You’ll study up to 6 modules a year. You may have to read several recommended books or textbooks for each module.

You can borrow most of these from the Library. If you buy these, they may cost up to £60 each.

We recommend that you budget £75 a year for photocopying and memory sticks.

If your final year includes a major project, there could be cost for transport or accommodation related to your research activities. The amount will depend on the project you choose.

You’ll need to pay additional costs of £50–£1000 to cover travel, accommodation or subsistence if you take a placement abroad. The amount you’ll pay will vary, depending on the location and length of your stay.

Apply

How to apply

To start this course in 2022, apply through UCAS. You'll need:

  • the UCAS course code – H108
  • our institution code – P80

If you'd prefer to apply directly, use our online application form.

You can also sign up to an Open Day to:

  • Tour our campus, facilities and halls of residence
  • Speak with lecturers and chat with our students 
  • Get information about where to live, how to fund your studies and which clubs and societies to join

If you're new to the application process, read our guide on applying for an undergraduate course.

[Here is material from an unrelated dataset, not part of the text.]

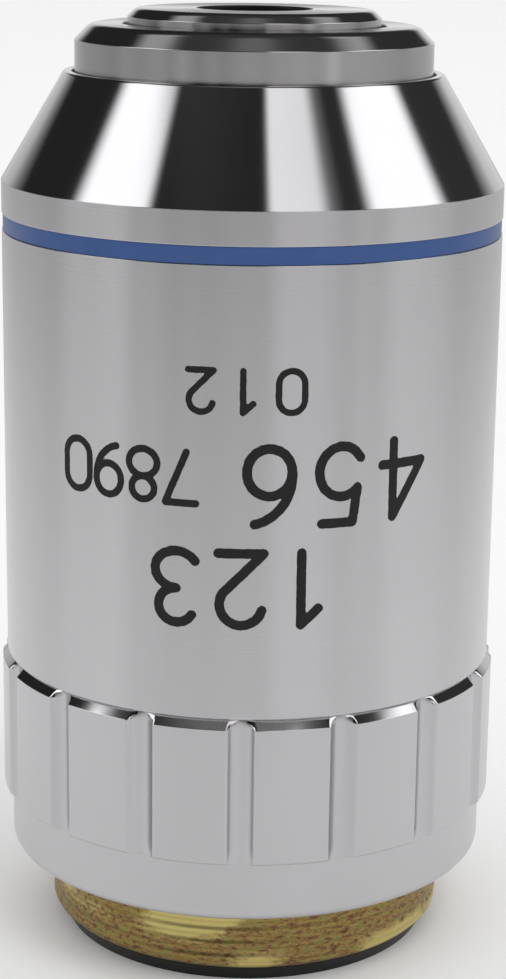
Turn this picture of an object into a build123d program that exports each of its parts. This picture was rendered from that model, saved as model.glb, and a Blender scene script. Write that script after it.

How to apply from outside the UK

See the 'How to apply' section above for details of how to apply. You can also get an agent to help with your application. Check your country page for details of agents in your region.

To find out what to include in your application, head to the how to apply page of our international students section. 

If you don't meet the English language requirements for this course yet, you can achieve the level you need by successfully completing a pre-sessional English programme before you start your course.

Admissions terms and conditions

When you accept an offer to study at the University of Portsmouth, you also agree to abide by our Student Contract (which includes the University's relevant policies, rules and regulations). You should read and consider these before you apply.